Behind the Scenes on The Latino List

If you’ve visited The Latino List exhibition, you may have wondered how Timothy Greenfield-Sanders creates such monumental photographs. It all starts with the camera. For over 30 years Greenfield-Sanders’s signature tools have been the large-format camera and the large-format negatives it produces. Essentially unchanged since its introduction in the late 19th-century, large-format cameras and negatives allow photographers to make extremely large prints with incredible detail and resolution, far beyond what can be currently achieved with digitally originated images.

Latino List

Greenfield-Sanders turned to a beautiful wooden 8” x 10” Deardorff view camera from the 1930s, fitted with a modern lens, which he used to shoot The Latino List.

In 1978, Greenfield-Sanders started shooting with an antique 11” x 14” view camera. Film for that format was discontinued around 2000 and Greenfield-Sanders turned to a beautiful wooden 8” x 10” Deardorff view camera from the 1930s, fitted with a modern lens, which he used to shoot The Latino List. The technical procedure, which weds vintage apparatus to modern technology, is relatively straightforward: first, he loads the camera with 8” x 10” color negative film—one plate at a time—and, from the only six or so shots captured in the sitting, he selects the negative he wants to print. Using a drum scanner, he generates a 600 MB scan file from the negative, which is digitally cleaned up only for dirt and spots. The scan is then printed on 44 inch wide Epson UltraSmooth paper, retaining the characteristic black borders and notches on the upper left edge that denote the 8” x 10” format.

Latino List

Greenfield-Sanders on the Latino List set with Pitbull.

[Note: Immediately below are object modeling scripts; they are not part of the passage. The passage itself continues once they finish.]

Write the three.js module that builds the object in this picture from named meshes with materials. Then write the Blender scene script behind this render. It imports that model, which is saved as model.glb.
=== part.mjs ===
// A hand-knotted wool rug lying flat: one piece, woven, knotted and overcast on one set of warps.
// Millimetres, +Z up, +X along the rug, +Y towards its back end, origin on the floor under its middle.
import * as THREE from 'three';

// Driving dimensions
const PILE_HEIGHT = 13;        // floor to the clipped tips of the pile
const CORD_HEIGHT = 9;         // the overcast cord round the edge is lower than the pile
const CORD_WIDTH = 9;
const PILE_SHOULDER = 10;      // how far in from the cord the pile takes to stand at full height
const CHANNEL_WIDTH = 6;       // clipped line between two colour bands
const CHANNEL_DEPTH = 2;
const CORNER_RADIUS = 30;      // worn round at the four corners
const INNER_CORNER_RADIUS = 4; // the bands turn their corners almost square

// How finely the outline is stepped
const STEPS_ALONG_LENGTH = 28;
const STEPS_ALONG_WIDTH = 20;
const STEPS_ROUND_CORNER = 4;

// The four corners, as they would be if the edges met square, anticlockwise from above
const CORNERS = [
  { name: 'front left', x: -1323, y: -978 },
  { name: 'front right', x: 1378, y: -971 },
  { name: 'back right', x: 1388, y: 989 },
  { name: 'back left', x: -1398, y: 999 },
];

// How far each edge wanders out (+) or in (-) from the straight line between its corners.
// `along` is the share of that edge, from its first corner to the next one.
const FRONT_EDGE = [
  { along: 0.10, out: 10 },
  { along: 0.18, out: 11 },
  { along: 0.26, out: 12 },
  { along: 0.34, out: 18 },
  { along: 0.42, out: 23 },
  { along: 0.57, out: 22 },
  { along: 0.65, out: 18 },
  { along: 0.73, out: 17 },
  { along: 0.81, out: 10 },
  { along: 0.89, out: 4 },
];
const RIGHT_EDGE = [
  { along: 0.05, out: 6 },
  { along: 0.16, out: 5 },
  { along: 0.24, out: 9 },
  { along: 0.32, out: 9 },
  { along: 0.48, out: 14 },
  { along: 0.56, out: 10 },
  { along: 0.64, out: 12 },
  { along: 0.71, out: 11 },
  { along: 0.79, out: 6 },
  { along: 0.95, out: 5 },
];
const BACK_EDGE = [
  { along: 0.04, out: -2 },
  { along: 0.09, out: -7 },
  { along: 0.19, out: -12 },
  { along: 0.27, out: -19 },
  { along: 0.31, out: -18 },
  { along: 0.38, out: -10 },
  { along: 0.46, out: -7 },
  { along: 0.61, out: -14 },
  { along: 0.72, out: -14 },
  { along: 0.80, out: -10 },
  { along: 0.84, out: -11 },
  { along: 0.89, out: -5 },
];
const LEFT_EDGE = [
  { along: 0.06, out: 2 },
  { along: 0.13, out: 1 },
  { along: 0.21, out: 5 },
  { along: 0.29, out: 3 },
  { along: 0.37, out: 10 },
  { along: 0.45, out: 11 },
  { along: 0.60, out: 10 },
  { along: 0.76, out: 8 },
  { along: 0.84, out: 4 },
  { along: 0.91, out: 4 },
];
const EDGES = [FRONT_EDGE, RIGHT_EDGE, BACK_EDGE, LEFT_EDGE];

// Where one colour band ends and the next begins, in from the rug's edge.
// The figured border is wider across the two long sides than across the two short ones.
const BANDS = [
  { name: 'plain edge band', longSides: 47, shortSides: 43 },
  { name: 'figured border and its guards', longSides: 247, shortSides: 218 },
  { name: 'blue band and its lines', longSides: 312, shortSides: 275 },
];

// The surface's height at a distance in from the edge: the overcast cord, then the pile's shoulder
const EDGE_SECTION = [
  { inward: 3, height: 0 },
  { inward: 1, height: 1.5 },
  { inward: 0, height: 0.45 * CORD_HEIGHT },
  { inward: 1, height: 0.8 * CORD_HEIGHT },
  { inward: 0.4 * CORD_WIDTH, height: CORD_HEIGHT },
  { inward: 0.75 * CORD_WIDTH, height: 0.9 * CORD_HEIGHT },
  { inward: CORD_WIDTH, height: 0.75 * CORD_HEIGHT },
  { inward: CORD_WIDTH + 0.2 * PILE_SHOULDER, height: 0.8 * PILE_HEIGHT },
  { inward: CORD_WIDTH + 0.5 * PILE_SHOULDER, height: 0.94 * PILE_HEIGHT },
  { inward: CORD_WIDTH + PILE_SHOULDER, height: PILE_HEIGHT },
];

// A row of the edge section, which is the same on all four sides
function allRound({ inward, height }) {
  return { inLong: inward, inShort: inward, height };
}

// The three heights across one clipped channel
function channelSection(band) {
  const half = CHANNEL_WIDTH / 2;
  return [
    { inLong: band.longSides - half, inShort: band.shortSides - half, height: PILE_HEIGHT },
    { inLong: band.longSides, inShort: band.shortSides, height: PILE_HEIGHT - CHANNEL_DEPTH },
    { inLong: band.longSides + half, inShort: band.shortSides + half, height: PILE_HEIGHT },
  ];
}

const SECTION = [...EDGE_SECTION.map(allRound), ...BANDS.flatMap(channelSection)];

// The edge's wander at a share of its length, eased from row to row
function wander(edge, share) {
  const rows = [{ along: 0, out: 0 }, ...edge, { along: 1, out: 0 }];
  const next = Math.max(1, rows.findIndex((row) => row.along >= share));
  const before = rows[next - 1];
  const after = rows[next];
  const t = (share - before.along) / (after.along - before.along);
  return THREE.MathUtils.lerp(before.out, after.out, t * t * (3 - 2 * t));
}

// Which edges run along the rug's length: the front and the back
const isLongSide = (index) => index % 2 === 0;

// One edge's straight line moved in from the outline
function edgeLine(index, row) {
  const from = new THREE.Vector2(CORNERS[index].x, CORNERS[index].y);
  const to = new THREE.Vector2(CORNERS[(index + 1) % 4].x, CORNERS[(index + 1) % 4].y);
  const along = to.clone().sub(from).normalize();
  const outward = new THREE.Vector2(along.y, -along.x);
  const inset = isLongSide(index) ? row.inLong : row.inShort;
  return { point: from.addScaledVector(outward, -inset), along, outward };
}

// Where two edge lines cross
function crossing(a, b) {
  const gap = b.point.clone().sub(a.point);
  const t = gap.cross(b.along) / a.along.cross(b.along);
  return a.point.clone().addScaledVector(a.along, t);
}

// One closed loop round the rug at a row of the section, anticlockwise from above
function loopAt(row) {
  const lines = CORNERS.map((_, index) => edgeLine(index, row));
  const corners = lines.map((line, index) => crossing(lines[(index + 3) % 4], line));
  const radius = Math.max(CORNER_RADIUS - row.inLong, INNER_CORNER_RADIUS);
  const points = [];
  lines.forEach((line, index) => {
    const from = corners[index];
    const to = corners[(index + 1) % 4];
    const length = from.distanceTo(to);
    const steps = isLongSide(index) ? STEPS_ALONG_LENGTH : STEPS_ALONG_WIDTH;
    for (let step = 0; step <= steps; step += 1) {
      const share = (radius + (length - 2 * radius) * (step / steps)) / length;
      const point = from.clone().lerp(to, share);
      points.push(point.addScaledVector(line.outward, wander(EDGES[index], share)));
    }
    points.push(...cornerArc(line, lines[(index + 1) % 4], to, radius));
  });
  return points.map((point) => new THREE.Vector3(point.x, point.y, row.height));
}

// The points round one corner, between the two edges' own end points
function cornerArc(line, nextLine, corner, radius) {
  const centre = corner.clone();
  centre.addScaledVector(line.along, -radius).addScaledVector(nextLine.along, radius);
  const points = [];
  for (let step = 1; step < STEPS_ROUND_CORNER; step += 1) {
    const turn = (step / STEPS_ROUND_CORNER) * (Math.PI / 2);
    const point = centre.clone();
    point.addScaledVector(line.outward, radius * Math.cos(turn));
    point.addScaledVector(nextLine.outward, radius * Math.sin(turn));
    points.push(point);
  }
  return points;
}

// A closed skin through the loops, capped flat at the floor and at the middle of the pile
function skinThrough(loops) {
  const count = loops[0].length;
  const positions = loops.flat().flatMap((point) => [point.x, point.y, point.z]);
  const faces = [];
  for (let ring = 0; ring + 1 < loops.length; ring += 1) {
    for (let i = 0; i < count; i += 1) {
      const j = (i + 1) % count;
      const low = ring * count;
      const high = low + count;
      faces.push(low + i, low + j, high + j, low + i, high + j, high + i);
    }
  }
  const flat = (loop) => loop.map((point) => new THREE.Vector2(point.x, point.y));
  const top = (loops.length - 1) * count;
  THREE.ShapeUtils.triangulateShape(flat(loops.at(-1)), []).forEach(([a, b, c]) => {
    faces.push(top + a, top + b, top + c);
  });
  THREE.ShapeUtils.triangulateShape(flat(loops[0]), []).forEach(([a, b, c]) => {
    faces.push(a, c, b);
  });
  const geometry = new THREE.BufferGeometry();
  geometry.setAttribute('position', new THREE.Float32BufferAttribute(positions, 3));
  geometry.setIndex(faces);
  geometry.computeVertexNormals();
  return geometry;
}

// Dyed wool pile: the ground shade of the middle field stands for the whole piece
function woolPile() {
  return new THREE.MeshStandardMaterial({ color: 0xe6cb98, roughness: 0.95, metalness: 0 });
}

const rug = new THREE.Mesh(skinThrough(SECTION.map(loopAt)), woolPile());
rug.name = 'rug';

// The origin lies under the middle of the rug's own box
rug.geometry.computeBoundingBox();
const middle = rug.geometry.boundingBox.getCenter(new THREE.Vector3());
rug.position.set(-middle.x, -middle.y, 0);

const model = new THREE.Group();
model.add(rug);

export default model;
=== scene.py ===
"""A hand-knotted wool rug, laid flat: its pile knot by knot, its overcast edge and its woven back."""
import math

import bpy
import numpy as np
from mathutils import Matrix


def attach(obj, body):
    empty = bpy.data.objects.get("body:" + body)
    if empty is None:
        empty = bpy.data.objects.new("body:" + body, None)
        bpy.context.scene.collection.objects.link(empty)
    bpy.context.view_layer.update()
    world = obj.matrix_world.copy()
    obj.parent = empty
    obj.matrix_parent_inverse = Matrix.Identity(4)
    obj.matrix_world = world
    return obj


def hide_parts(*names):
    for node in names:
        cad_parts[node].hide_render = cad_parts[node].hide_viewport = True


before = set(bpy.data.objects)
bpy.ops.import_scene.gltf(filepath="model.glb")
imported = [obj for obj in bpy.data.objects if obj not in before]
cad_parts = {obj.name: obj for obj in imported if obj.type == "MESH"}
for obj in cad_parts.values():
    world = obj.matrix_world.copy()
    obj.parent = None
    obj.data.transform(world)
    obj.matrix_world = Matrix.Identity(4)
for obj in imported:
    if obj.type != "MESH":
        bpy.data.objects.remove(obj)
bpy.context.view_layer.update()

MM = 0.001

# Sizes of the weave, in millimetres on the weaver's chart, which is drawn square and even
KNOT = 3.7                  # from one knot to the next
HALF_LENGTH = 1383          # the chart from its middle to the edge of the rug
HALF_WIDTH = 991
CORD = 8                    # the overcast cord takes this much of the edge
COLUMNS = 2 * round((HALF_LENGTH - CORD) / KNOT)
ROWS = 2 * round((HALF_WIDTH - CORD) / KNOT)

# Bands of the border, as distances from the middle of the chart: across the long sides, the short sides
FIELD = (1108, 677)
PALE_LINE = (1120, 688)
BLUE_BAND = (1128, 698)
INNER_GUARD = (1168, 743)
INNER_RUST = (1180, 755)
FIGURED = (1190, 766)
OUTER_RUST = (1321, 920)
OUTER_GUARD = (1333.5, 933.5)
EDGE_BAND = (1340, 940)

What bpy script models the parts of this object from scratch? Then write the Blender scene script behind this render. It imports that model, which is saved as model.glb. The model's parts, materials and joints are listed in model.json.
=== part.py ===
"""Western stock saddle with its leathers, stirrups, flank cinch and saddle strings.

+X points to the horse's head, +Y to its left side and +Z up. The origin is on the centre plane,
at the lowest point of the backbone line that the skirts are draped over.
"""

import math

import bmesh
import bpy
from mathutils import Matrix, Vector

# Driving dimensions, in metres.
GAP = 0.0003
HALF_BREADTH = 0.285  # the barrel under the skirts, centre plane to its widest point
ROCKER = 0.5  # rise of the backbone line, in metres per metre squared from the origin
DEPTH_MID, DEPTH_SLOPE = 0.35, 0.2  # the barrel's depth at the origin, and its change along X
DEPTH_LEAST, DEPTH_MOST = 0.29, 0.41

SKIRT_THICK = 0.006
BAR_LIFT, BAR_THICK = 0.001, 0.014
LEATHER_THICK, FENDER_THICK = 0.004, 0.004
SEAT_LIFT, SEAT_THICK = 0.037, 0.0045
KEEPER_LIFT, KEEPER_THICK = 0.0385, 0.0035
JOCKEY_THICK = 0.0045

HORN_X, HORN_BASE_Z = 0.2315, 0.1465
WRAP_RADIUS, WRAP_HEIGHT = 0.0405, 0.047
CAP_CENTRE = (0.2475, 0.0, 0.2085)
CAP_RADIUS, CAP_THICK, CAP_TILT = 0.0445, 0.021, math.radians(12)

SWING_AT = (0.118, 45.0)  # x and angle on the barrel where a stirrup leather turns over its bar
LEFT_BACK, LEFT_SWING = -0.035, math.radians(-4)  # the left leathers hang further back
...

Greenfield-Sanders loves the look and feel of large-format photography, particularly how the technique’s typically shallow depth of field focuses attention on the sitter’s face, fostering a sense of stillness, as well as the directness and intimacy that he seeks to capture in his portraits. Apart from its technical capabilities, the physical camera itself plays an important role in Greenfield-Sanders’s work as a portraitist. Sitters are intrigued or amused by the imposing antique camera—some have asked if it belonged to (19th-century photographer) Matthew Brady! Greenfield-Sanders finds that this curiosity about the object, with its rich historical presence, goes a long way toward dissipating any tension even celebrities might feel while having their portrait taken.  So too does the fact that, unlike other photographers whose faces remain semi-hidden behind the camera, Greenfield-Sanders stands next to his.  Once the shot is framed, photographer and subject can talk face to face and develop a relaxed and personal connection, creating the mood for the right picture to happen.